INSTRUCTION:
Repeat exactly the lines of the listing below, please, starting with the first and ending with the line containing "and its ring."; leave out the rest.
↓↓↓
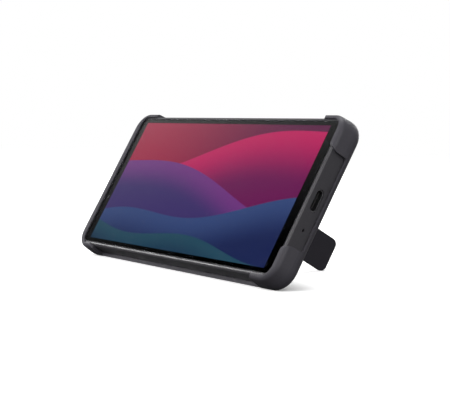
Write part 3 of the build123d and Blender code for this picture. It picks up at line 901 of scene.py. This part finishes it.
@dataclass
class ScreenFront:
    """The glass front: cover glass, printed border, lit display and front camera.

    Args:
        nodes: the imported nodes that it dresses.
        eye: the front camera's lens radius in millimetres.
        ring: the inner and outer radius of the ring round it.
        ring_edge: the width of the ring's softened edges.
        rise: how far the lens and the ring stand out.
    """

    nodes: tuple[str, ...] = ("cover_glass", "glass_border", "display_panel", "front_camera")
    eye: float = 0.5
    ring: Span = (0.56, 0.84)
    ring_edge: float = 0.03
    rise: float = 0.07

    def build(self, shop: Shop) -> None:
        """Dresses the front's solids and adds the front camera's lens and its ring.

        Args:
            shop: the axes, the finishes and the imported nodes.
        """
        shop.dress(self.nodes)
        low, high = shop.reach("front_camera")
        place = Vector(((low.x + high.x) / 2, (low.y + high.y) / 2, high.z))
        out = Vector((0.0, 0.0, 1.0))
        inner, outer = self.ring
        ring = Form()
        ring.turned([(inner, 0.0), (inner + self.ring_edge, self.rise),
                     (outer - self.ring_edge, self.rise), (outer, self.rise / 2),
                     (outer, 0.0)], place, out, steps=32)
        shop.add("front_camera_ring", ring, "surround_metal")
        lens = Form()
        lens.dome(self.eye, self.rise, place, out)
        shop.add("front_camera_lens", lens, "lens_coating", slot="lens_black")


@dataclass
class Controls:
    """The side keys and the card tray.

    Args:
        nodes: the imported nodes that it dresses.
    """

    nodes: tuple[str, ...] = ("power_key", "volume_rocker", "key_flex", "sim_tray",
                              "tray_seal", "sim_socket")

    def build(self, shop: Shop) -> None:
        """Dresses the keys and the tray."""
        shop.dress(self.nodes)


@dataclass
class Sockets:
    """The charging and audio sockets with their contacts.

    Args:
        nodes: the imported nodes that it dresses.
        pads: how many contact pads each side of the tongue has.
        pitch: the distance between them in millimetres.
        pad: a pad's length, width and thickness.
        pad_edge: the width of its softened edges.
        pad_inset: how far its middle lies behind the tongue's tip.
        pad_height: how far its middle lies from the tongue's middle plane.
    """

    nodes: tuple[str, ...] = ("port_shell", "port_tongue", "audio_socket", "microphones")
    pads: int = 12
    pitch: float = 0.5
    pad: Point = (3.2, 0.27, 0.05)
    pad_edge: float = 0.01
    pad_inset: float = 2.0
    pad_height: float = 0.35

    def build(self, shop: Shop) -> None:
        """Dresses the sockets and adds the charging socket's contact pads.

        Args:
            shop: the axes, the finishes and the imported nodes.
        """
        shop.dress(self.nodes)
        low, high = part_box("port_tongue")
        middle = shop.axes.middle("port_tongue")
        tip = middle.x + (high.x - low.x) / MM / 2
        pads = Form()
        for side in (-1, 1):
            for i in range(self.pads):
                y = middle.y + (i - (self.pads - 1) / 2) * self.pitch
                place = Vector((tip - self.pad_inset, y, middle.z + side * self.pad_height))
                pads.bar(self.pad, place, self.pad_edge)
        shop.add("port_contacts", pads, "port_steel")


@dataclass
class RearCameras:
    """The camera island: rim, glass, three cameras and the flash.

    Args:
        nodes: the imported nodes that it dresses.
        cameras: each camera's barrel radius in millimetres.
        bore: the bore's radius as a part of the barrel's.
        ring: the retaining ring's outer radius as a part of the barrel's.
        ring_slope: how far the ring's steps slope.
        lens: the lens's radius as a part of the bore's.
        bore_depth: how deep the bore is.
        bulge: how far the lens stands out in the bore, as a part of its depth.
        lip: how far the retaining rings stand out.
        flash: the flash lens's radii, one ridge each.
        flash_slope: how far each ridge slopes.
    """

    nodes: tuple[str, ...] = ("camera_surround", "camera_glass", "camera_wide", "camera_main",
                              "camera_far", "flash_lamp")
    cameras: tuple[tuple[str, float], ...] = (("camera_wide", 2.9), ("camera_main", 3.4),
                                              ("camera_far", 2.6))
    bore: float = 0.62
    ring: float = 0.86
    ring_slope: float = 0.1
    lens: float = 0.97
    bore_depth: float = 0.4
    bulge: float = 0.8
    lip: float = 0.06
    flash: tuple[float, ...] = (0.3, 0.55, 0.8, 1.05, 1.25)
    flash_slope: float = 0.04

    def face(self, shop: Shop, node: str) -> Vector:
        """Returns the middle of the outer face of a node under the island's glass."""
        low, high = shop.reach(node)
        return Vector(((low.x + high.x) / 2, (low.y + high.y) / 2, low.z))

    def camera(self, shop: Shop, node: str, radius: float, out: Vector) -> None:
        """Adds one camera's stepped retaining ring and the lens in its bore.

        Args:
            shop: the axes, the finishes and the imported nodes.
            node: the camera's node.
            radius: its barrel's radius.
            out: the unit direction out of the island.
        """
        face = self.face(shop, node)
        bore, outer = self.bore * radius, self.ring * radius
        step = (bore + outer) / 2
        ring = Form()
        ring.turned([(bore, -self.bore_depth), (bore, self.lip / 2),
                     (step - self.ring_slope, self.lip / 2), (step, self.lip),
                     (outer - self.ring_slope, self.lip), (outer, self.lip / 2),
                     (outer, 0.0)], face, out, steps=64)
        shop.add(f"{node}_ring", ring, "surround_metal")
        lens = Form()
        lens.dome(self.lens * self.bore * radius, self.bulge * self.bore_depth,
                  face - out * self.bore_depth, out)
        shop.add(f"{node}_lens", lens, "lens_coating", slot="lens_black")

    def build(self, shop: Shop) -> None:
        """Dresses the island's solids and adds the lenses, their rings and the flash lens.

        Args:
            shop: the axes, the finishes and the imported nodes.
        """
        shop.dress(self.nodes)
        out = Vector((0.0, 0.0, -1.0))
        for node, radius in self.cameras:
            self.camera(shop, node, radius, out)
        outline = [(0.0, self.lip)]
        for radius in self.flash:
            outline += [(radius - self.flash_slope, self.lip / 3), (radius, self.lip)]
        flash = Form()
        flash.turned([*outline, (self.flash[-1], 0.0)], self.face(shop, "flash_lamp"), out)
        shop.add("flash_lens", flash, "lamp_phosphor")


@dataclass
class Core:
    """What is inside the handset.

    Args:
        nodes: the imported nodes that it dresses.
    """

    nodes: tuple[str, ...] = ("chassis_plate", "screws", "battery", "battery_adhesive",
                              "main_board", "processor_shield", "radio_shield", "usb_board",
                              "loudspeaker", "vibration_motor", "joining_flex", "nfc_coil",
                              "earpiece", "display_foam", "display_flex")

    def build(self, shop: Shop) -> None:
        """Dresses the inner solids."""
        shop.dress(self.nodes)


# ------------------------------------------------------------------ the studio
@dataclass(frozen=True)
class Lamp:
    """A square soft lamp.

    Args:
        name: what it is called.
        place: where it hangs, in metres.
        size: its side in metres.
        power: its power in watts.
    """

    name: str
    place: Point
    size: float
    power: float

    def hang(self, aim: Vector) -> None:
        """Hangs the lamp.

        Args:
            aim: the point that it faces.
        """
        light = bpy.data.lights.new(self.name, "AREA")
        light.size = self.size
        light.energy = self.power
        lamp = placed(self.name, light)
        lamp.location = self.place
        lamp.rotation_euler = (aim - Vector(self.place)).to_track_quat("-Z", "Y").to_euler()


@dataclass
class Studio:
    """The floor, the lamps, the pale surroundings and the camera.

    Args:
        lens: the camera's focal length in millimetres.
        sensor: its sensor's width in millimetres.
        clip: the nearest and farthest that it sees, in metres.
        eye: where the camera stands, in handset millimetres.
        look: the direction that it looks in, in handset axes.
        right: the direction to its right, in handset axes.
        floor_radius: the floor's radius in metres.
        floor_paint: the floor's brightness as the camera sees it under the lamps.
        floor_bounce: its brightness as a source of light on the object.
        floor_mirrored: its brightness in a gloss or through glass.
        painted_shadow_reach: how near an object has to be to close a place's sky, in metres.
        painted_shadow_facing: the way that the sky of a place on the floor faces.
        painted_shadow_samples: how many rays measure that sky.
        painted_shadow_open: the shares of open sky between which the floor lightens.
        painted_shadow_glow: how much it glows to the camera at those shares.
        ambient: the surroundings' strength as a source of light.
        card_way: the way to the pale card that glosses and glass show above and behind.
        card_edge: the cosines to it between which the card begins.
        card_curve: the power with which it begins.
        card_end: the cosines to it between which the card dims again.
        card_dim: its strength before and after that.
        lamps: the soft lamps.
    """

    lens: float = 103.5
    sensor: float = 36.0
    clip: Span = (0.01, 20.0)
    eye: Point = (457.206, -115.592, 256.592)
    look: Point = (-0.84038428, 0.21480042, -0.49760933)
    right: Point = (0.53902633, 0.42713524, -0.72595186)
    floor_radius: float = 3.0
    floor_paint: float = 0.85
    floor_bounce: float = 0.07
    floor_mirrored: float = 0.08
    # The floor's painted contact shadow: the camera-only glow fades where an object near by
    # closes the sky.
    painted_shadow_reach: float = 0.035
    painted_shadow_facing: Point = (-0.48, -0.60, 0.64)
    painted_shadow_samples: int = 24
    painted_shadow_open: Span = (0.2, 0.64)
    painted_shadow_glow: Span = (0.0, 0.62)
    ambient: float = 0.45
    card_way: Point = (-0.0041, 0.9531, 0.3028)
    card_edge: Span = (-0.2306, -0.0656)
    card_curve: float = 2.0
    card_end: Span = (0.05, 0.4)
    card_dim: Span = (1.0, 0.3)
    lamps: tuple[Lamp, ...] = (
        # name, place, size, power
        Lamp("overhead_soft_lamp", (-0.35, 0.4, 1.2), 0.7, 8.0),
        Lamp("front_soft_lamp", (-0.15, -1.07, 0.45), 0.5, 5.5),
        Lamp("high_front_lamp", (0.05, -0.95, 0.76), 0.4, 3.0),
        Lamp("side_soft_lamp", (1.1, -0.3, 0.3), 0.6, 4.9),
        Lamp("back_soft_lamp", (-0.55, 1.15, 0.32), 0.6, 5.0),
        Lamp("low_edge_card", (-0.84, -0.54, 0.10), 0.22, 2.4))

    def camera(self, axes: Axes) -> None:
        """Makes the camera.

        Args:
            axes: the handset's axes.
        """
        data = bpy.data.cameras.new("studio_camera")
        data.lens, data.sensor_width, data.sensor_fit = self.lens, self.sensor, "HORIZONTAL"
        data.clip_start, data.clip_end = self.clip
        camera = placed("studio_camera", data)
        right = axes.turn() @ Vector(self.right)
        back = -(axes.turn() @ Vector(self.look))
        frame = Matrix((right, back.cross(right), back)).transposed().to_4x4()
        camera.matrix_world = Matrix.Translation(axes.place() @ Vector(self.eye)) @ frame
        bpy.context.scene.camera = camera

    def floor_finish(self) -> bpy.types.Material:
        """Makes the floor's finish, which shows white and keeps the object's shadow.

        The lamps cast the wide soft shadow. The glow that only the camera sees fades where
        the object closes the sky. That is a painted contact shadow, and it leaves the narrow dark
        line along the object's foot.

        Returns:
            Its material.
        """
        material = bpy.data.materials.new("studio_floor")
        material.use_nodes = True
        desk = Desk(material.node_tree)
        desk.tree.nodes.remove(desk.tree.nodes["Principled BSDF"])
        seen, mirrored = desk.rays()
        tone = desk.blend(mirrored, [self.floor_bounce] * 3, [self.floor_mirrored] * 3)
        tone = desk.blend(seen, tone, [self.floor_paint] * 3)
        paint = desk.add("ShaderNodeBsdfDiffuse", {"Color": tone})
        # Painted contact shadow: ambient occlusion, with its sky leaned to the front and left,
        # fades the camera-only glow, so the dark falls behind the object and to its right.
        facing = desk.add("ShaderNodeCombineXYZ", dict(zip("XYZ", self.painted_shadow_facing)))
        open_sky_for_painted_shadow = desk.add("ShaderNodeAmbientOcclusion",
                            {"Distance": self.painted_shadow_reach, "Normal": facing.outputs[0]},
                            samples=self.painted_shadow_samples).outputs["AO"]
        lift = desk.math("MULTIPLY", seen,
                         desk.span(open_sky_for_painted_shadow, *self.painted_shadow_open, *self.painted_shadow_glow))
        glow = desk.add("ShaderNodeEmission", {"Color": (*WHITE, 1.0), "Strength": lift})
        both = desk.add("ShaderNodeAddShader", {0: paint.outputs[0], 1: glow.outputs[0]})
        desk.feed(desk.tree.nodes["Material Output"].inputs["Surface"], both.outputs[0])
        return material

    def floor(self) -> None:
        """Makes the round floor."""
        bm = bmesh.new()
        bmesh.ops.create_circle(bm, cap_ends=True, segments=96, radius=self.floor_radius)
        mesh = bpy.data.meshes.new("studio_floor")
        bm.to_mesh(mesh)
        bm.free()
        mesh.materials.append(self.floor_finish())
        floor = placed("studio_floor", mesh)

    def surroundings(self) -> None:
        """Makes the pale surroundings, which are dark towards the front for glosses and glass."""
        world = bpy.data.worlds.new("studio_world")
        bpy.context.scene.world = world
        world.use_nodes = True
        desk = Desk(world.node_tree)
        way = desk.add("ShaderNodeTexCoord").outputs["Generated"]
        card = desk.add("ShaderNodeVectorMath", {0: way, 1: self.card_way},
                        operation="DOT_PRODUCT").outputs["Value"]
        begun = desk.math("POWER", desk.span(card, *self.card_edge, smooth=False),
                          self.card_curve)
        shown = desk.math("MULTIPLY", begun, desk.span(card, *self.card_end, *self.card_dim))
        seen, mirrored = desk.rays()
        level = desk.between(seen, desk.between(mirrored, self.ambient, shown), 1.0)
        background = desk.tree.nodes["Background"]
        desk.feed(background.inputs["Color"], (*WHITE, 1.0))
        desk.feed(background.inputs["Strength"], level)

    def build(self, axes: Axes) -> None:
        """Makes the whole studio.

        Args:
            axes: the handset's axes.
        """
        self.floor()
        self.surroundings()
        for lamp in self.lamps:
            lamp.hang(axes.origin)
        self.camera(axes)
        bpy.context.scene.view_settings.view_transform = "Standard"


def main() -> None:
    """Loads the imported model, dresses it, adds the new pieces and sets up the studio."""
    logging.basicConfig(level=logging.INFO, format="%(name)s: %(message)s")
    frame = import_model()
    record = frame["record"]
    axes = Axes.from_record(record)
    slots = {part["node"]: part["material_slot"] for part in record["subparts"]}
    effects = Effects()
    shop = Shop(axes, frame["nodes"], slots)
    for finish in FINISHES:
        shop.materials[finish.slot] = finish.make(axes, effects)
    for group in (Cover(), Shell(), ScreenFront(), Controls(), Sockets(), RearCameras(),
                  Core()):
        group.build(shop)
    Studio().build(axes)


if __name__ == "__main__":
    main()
↑↑↑
FINAL RESULT:
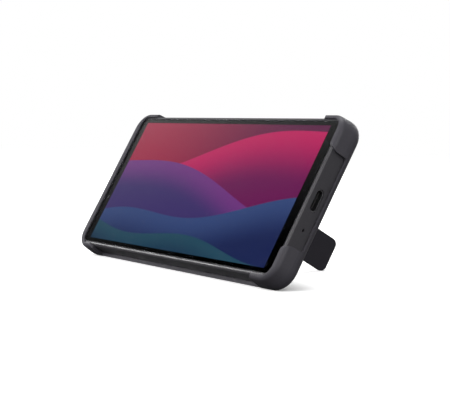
Write part 3 of the build123d and Blender code for this picture. It picks up at line 901 of scene.py. This part finishes it.
@dataclass
class ScreenFront:
    """The glass front: cover glass, printed border, lit display and front camera.

    Args:
        nodes: the imported nodes that it dresses.
        eye: the front camera's lens radius in millimetres.
        ring: the inner and outer radius of the ring round it.
        ring_edge: the width of the ring's softened edges.
        rise: how far the lens and the ring stand out.
    """

    nodes: tuple[str, ...] = ("cover_glass", "glass_border", "display_panel", "front_camera")
    eye: float = 0.5
    ring: Span = (0.56, 0.84)
    ring_edge: float = 0.03
    rise: float = 0.07

    def build(self, shop: Shop) -> None:
        """Dresses the front's solids and adds the front camera's lens and its ring.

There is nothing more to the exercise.